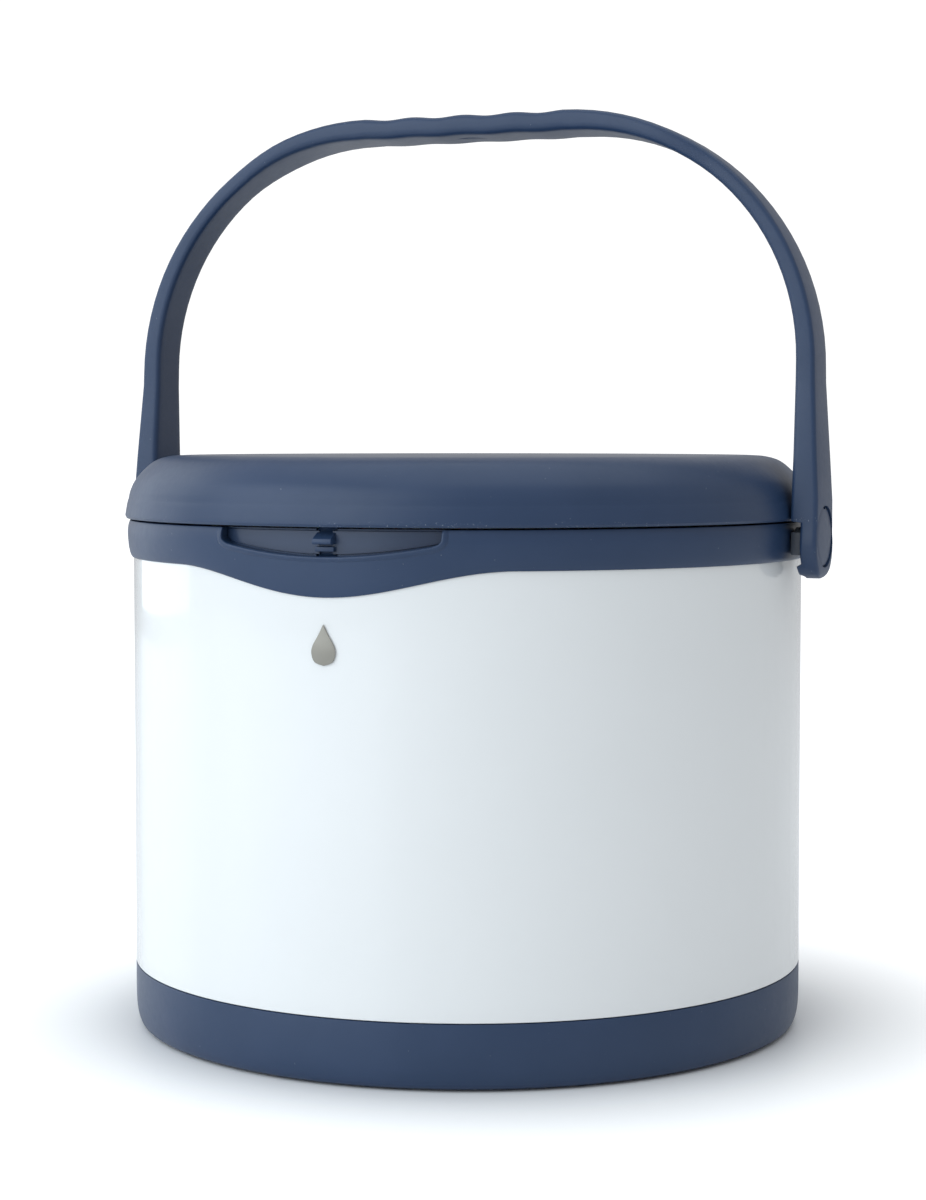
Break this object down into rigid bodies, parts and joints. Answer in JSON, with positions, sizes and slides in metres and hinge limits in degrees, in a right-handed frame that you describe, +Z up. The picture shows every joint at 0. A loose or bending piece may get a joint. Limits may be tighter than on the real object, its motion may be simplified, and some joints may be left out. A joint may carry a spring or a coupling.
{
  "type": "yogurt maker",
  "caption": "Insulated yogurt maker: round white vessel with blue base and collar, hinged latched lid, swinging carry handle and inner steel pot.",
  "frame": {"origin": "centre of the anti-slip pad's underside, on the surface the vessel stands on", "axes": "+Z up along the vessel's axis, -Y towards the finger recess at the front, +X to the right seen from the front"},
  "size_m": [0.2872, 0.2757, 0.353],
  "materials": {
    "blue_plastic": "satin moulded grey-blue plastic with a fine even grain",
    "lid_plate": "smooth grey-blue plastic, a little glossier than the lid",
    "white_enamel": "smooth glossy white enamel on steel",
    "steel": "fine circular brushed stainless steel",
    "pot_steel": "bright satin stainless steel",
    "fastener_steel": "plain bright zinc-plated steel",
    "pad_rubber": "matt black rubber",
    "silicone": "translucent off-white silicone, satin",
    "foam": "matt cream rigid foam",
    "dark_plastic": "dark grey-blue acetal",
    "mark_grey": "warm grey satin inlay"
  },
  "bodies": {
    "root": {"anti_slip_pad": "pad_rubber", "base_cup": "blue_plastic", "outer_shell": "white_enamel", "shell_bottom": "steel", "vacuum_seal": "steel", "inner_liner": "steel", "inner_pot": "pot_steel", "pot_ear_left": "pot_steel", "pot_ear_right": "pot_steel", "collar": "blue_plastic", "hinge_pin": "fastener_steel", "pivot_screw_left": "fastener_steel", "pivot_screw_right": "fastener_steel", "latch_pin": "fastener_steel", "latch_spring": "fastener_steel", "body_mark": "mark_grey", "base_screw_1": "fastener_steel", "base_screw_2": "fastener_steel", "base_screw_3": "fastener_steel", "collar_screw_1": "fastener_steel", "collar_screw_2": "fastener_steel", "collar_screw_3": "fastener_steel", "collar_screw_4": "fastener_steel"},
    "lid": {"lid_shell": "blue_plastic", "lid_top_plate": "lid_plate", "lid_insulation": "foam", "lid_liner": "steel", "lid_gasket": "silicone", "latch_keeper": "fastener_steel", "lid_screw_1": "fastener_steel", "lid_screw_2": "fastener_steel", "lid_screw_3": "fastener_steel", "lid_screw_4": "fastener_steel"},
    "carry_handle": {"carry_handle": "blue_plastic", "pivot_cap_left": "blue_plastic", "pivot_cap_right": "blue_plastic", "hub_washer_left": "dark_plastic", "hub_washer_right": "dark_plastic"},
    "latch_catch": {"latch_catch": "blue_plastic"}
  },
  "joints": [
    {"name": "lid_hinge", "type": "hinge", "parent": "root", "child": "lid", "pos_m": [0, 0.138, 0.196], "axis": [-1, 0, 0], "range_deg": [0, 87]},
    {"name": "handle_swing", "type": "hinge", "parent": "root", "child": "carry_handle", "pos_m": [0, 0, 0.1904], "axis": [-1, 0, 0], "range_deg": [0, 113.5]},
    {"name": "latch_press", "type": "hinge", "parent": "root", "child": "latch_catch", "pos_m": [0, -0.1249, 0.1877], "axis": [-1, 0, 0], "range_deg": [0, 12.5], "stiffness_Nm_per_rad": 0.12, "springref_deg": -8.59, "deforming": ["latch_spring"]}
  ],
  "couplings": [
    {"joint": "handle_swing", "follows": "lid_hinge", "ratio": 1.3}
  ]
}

- - - - -

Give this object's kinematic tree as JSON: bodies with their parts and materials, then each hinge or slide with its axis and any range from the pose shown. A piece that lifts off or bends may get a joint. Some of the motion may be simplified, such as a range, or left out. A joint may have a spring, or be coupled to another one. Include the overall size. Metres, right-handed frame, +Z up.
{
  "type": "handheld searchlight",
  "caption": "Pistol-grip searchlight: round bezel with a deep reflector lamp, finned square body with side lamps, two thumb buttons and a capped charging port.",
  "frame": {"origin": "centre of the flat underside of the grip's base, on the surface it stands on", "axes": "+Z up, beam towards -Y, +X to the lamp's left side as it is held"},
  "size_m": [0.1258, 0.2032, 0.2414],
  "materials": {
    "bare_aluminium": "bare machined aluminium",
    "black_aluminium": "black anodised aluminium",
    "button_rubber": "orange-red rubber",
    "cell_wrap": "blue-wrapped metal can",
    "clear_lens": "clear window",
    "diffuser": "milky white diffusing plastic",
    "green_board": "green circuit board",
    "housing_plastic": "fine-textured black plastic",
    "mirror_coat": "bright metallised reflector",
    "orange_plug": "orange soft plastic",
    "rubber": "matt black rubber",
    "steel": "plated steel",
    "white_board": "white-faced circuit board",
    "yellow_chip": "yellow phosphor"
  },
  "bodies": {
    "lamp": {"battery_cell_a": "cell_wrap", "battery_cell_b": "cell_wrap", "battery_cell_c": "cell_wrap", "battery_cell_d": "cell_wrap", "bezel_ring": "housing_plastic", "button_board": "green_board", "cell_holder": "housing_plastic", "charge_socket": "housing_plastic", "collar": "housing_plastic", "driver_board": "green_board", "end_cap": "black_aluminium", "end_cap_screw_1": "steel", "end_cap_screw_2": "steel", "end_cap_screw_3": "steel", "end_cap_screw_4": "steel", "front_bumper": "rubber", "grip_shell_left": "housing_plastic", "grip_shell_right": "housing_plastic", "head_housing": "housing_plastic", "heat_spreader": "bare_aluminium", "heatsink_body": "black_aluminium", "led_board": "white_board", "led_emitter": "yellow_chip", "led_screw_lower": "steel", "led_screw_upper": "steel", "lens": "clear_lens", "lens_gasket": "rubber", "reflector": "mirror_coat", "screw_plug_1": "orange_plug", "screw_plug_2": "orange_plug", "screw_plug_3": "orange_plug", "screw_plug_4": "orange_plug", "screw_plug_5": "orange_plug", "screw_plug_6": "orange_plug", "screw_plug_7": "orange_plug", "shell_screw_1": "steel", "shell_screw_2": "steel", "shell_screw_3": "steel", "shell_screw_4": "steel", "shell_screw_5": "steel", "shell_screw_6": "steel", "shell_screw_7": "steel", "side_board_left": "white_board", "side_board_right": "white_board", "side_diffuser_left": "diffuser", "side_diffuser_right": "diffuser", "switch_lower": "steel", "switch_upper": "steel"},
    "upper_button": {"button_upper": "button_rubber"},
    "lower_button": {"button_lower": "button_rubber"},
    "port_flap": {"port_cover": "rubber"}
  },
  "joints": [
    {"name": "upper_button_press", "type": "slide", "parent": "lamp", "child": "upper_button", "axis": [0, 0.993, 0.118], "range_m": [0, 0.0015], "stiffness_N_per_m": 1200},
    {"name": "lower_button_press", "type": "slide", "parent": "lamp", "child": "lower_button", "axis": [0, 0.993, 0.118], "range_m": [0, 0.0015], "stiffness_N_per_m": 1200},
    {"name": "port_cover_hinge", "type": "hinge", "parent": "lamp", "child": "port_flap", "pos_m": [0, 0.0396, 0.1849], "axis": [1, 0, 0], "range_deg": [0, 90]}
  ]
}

- - - - -

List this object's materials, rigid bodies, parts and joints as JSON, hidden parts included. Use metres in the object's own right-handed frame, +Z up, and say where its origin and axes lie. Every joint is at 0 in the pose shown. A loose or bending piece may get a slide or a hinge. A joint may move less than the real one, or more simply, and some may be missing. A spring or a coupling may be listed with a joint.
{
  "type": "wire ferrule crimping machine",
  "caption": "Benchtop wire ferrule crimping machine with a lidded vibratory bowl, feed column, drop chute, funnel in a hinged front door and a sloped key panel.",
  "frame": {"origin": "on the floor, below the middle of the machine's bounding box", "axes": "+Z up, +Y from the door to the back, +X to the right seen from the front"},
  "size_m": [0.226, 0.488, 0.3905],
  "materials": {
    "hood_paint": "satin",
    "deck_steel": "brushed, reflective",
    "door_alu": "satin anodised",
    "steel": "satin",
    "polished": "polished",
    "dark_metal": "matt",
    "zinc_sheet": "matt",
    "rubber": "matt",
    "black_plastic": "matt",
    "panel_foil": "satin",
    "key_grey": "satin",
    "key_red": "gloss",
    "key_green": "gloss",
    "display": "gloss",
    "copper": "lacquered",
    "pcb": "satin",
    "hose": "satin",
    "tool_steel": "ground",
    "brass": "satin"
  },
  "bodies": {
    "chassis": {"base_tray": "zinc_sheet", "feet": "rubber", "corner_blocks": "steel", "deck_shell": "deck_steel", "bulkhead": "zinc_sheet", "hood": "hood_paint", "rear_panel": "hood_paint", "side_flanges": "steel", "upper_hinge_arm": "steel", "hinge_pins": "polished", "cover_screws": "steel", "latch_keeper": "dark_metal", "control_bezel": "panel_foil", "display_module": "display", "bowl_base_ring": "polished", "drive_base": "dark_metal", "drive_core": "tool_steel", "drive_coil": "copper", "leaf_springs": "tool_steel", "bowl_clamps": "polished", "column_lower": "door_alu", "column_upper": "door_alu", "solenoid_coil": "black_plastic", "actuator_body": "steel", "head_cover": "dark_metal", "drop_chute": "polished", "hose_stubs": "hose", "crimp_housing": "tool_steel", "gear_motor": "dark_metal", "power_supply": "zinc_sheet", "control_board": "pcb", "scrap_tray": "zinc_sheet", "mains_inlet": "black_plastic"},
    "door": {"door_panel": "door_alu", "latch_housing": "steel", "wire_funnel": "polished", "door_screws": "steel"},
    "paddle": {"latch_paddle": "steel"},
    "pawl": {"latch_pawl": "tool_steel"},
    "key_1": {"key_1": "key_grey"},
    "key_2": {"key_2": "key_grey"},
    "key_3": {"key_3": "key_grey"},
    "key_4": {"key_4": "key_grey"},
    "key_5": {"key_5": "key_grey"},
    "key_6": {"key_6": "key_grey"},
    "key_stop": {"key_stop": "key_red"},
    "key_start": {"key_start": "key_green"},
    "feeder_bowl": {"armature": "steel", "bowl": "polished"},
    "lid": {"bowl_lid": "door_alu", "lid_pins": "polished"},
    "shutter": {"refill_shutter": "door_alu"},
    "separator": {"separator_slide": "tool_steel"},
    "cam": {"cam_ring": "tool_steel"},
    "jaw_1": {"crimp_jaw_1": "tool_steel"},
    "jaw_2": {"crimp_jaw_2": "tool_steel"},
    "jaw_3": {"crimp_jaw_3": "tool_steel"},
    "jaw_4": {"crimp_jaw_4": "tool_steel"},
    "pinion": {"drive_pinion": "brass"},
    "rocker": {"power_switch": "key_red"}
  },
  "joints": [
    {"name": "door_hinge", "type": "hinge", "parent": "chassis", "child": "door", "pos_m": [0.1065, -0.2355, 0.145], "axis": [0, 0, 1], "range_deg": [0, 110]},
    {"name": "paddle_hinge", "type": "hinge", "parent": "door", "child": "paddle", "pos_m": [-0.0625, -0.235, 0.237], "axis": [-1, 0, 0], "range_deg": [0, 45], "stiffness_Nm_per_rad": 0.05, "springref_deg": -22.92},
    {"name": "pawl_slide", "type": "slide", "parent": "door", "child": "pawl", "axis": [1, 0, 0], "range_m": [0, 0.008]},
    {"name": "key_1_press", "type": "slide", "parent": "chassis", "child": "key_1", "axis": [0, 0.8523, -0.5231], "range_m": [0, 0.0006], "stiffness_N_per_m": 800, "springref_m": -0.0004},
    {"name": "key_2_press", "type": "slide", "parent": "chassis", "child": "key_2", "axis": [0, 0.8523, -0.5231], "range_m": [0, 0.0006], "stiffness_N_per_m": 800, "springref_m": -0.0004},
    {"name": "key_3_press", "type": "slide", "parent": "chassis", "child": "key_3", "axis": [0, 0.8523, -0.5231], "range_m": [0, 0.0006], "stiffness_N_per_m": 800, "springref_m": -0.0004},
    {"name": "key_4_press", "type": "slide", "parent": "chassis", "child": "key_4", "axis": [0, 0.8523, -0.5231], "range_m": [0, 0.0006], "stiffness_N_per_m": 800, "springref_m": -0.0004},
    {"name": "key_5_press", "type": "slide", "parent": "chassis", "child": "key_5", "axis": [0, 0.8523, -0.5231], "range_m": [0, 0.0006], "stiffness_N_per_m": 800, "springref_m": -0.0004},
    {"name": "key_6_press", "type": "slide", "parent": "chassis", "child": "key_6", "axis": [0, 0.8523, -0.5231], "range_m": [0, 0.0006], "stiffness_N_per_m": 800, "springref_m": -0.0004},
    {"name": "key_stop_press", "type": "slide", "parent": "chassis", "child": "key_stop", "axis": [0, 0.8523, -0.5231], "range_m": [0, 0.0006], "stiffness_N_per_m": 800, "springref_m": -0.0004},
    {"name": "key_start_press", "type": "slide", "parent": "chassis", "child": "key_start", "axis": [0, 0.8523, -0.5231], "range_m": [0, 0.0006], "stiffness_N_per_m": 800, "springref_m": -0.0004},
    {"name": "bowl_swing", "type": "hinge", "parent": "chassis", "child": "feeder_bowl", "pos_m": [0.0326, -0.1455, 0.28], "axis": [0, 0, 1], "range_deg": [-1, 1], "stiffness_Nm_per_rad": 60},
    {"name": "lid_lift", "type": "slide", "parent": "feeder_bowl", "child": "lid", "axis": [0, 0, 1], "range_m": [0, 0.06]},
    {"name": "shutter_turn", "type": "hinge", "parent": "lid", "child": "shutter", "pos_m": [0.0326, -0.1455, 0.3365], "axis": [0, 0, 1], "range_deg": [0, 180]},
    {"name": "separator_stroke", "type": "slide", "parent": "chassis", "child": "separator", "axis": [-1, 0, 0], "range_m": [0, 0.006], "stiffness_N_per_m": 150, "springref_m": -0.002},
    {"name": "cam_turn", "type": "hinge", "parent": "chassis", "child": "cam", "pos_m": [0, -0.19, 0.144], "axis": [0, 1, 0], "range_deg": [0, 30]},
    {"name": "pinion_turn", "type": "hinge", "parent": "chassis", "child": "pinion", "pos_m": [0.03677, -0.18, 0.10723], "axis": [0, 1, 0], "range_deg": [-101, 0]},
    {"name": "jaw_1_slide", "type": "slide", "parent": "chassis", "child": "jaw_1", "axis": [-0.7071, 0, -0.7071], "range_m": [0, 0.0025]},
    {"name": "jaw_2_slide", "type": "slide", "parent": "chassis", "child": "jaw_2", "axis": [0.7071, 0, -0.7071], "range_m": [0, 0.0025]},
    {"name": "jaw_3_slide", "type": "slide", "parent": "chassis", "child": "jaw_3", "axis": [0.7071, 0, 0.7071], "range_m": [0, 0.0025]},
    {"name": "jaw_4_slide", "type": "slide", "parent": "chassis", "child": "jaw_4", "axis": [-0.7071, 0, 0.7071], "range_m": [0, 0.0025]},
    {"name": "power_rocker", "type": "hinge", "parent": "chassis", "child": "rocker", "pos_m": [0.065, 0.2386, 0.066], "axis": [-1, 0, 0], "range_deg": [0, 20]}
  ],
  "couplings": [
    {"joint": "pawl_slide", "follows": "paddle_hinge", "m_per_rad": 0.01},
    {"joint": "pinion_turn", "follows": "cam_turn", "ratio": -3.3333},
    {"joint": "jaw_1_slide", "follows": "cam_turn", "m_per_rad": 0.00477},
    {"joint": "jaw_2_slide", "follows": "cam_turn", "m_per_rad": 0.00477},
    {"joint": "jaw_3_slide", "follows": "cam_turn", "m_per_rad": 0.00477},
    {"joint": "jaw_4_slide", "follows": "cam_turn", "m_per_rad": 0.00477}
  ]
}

- - - - -

(Challenge):
Note how many lines of the material contain the string "loose". Then report that number by itself.

(Exercise response):
2